* Begin Source material *

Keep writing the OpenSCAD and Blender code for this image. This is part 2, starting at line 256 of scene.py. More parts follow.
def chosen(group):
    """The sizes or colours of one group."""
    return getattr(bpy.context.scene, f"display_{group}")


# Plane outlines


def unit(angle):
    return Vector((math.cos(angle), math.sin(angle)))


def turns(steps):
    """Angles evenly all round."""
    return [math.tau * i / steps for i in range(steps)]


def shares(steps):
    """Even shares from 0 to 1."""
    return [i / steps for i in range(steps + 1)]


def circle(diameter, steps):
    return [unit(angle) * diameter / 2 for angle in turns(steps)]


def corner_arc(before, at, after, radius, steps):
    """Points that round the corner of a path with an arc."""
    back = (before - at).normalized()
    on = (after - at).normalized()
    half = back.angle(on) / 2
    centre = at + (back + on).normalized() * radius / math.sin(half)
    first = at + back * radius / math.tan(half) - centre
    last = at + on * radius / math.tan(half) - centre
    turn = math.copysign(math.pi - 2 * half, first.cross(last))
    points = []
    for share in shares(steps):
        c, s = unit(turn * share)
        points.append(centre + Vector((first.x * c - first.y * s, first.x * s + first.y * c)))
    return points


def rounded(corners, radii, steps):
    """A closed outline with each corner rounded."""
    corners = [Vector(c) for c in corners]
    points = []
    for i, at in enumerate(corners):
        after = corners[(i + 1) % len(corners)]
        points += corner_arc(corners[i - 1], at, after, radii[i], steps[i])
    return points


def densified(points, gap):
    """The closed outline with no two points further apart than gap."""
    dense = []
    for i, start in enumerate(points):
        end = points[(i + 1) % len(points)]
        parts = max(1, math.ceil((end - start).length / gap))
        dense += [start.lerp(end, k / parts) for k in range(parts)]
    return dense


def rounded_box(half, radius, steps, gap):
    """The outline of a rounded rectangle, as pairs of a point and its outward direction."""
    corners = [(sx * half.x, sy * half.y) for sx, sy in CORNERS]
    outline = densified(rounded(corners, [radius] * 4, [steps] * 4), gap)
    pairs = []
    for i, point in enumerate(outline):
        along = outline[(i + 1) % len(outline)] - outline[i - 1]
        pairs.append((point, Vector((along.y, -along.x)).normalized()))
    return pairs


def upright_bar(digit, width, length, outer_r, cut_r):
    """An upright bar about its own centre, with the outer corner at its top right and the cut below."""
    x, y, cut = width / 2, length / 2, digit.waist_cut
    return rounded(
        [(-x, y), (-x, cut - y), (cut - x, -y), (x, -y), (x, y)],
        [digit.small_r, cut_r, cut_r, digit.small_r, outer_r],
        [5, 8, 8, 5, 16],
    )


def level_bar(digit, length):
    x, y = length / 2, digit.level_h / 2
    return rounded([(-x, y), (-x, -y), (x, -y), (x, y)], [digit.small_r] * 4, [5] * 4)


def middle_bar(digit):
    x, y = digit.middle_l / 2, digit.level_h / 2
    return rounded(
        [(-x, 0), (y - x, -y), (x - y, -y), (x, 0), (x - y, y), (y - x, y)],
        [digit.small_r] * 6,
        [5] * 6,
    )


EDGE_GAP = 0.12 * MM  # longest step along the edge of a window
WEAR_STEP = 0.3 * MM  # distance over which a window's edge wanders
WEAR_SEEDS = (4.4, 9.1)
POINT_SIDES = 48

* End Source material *

### Exercise objective
Exactly as they stand, set down the lines from the top of the data through the line with "return [unit(angle) *".

### Result of the task
Keep writing the OpenSCAD and Blender code for this image. This is part 2, starting at line 256 of scene.py. More parts follow.
def chosen(group):
    """The sizes or colours of one group."""
    return getattr(bpy.context.scene, f"display_{group}")


# Plane outlines


def unit(angle):
    return Vector((math.cos(angle), math.sin(angle)))


def turns(steps):
    """Angles evenly all round."""
    return [math.tau * i / steps for i in range(steps)]


def shares(steps):
    """Even shares from 0 to 1."""
    return [i / steps for i in range(steps + 1)]


def circle(diameter, steps):
    return [unit(angle) * diameter / 2 for angle in turns(steps)]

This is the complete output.